Anyway, pre-amble aside, I am currently reading Breath by James Nestor. Mr. Nestor is not a medical practictioner; he's a journalist and someone who has a long history of health issues which he claims to have miraculously cured - red flags straight away for me. But his work does seem to be pretty thoroughly researched, and replete with endless references and sources. His prose is accessible and compelling. And he's not actually selling anything, maybe apart from media appearances, professional speaking engagements, and his hosted retreats and classes... So actually he is selling something, I guess, but, on the strength of my daughter's recommendation, I have persisted with Breath.
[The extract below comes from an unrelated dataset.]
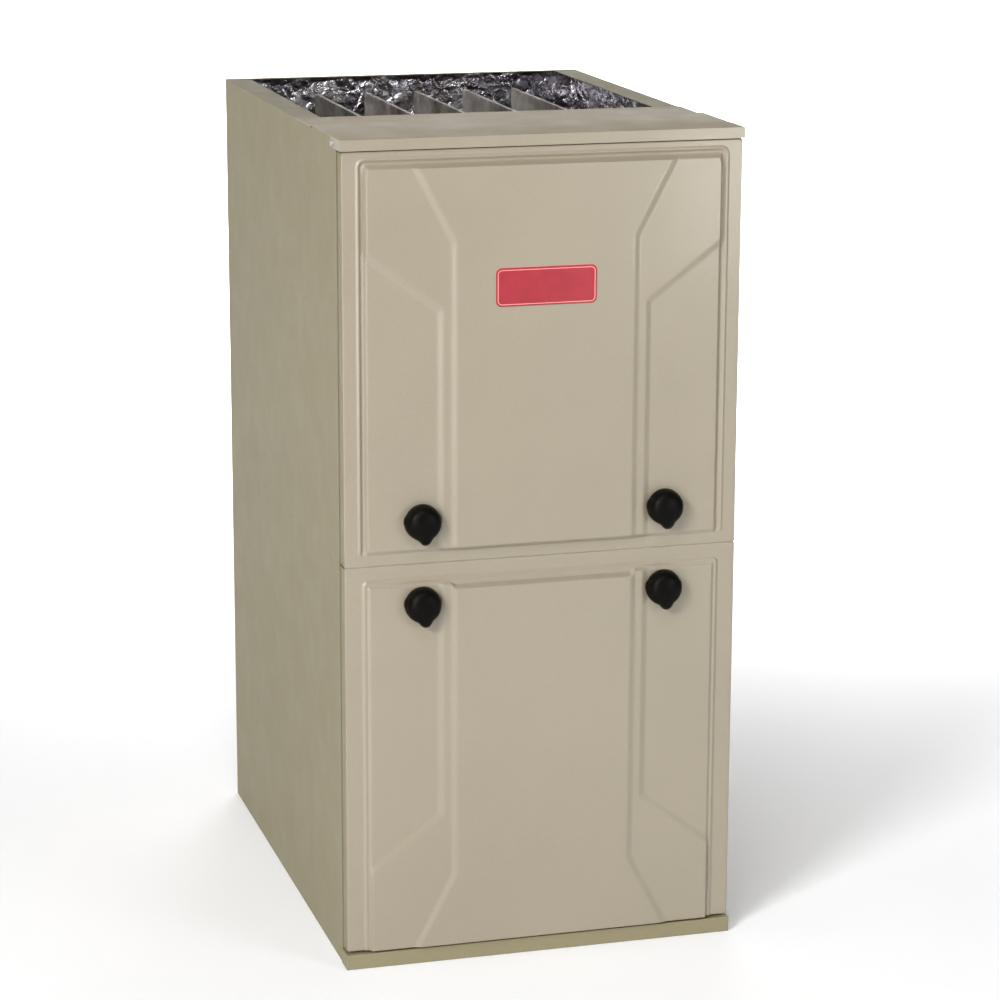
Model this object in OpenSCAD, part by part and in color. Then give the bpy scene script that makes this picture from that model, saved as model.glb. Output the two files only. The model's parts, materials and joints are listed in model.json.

Nestor does indeed present correct breathing as the elixir of life and the single solution to conditions as varied as ADHD, hypertension, hypotension, asthma, pneumonia, emphysema, insomnia, sleep apnea, scoliosis, obesity, even cancer. He, and many of the practitioners and other people he quotes, claim that it can add decades to life spans, and coax significantly improved performances out of athletes and opera singers alike.
He approaches his life-changing revelations in the tried-and-tested journalistic manner, with dramatic "personal sory" anecdotes, and his own health issues, his academic study participations, and his apparent Paulian conversion, very much take centre stage. He draws some pretty extreme and far-reaching conclusions from his experiences and his research, though. And hey, who wouldn't like to believe that something as simple as breathing through your nose might be the solution to so many societal ills and life-changing illnesses?
So, am I convinced? The jury is still out. I might try some of his exercises, a little self-experimentation of my own (although my own medical issues are not particularly bad or life-changing at this point). I do remain a bit skeptical, though, particularly about the sheer breadth of Nestors's claims.
Nestor makes some extraordinary claims, so this requires extraordinary evidence, in my view. He does provide some evidence, but some of it dates back to the 1960s or the 1930s or the 1900s (and some of it MUCH older than that). Some evidence is very limited in scope, and some is definitely in the realm of the anecdotal. When he starts to tie in religious prayer and chants, Shakespeare's iambic pentameter, and ocean swells, for example, he is in the realm of book-padding and my eyes start to glaze over. It detracts from his main arguments, if you ask me.
Yes, it makes some common sense to me that breathing through the nose and slowing down breathing would be beneficial, for a whole host of reasons. But let's not make this all-encompanssing and world-changing.